* [Problem description] Assemble all lines in which the string "empty" appears.

* [Data shown]
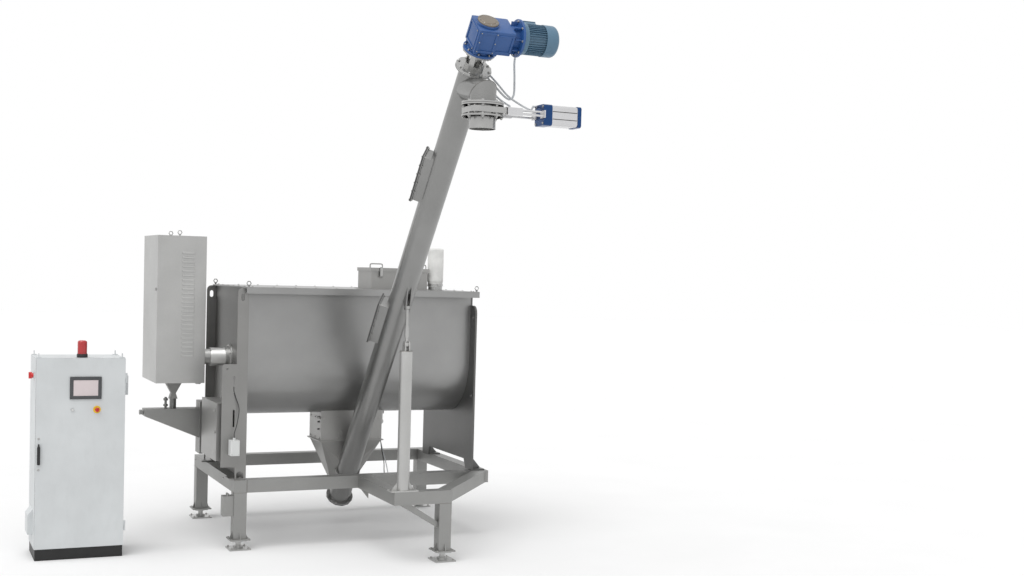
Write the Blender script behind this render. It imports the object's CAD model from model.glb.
# Looks of the ribbon blender: stainless trough mixer, screw conveyor, drive and control cabinet
import math

import bmesh
import bpy
from mathutils import Matrix, Vector


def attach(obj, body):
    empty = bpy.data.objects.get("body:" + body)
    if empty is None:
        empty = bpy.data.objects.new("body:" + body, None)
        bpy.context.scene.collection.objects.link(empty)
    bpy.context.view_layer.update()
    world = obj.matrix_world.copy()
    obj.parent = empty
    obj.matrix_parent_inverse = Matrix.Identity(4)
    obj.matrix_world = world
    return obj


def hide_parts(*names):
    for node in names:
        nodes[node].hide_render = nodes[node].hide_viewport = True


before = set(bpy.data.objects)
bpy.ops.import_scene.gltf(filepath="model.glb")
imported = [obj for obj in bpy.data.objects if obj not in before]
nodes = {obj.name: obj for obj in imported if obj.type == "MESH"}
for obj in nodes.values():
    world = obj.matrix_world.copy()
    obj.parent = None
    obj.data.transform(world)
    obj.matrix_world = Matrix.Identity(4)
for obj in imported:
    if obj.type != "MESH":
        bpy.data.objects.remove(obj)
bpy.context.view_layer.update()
print("frame loaded:", len(nodes), "nodes")

# Camera at the photograph's place
cameraSetup = {"place": (-2.952, -12.339, 2.656), "yaw": 0.435, "pitch": -0.042, "roll": 0.028,
               "focalPixels": 1330.49, "centreRow": 330, "pictureWidth": 1024, "pictureHeight": 576,
               "sensorWidth": 36, "farLimit": 200}


def placeCamera(setup):
    yaw, pitch, roll = setup["yaw"], setup["pitch"], setup["roll"]
    ahead = Vector((math.sin(yaw) * math.cos(pitch), math.cos(yaw) * math.cos(pitch), math.sin(pitch)))
    side = Vector((math.cos(yaw), -math.sin(yaw), 0))
    up = side.cross(ahead)
    rolledSide = side * math.cos(roll) + up * math.sin(roll)
    rolledUp = up * math.cos(roll) - side * math.sin(roll)
    camera = bpy.data.cameras.new("viewpoint")
    camera.sensor_width = setup["sensorWidth"]
    camera.lens = setup["focalPixels"] * setup["sensorWidth"] / setup["pictureWidth"]
    camera.shift_y = (setup["centreRow"] - setup["pictureHeight"] / 2) / setup["pictureWidth"]
    camera.clip_end = setup["farLimit"]
    holder = bpy.data.objects.new("viewpoint", camera)
    turn = Matrix((rolledSide, rolledUp, -ahead)).transposed().to_4x4()
    holder.matrix_world = Matrix.Translation(setup["place"]) @ turn
    bpy.context.scene.collection.objects.link(holder)
    bpy.context.scene.camera = holder


placeCamera(cameraSetup)
bpy.context.scene.view_settings.view_transform = "Standard"
print("camera placed")


# Materials, all from nodes
def startLook(name):
    look = bpy.data.materials.new(name)
    look.use_nodes = True
    tree = look.node_tree
    shader = tree.nodes["Principled BSDF"]
    where = tree.nodes.new("ShaderNodeTexCoord")
    return look, tree, shader, where.outputs["Object"]


def stretched(tree, source, scale):
    mapping = tree.nodes.new("ShaderNodeMapping")
    mapping.inputs["Scale"].default_value = scale
    tree.links.new(source, mapping.inputs["Vector"])
    return mapping.outputs["Vector"]


def speckle(tree, source, scale, detail=4, roughness=0.55):
    noise = tree.nodes.new("ShaderNodeTexNoise")
    noise.inputs["Scale"].default_value = scale
    noise.inputs["Detail"].default_value = detail
    noise.inputs["Roughness"].default_value = roughness
    tree.links.new(source, noise.inputs["Vector"])
    return noise.outputs["Fac"]


def between(tree, share, low, high, start=0.3, end=0.7):
    span = tree.nodes.new("ShaderNodeMapRange")
    span.inputs["From Min"].default_value = start
    span.inputs["From Max"].default_value = end
    span.inputs["To Min"].default_value = low
    span.inputs["To Max"].default_value = high
    tree.links.new(share, span.inputs["Value"])
    return span.outputs["Result"]


def mixColours(tree, share, first, second):
    mix = tree.nodes.new("ShaderNodeMix")
    mix.data_type = "RGBA"
    tree.links.new(share, mix.inputs["Factor"])
    for socket, value in ((mix.inputs["A"], first), (mix.inputs["B"], second)):
        if isinstance(value, tuple):
            socket.default_value = (*value[:3], 1)
        else:
            tree.links.new(value, socket)
    return mix.outputs["Result"]


def shade(colour, factor):
    return tuple(min(1, part * factor) for part in colour)


def addBump(tree, shader, height, strength, distance=0.001):
    bump = tree.nodes.new("ShaderNodeBump")
    bump.inputs["Strength"].default_value = strength
    bump.inputs["Distance"].default_value = distance
    tree.links.new(height, bump.inputs["Height"])
    tree.links.new(bump.outputs["Normal"], shader.inputs["Normal"])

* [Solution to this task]
    empty = bpy.data.objects.get("body:" + body)
    if empty is None:
        empty = bpy.data.objects.new("body:" + body, None)
        bpy.context.scene.collection.objects.link(empty)
    obj.parent = empty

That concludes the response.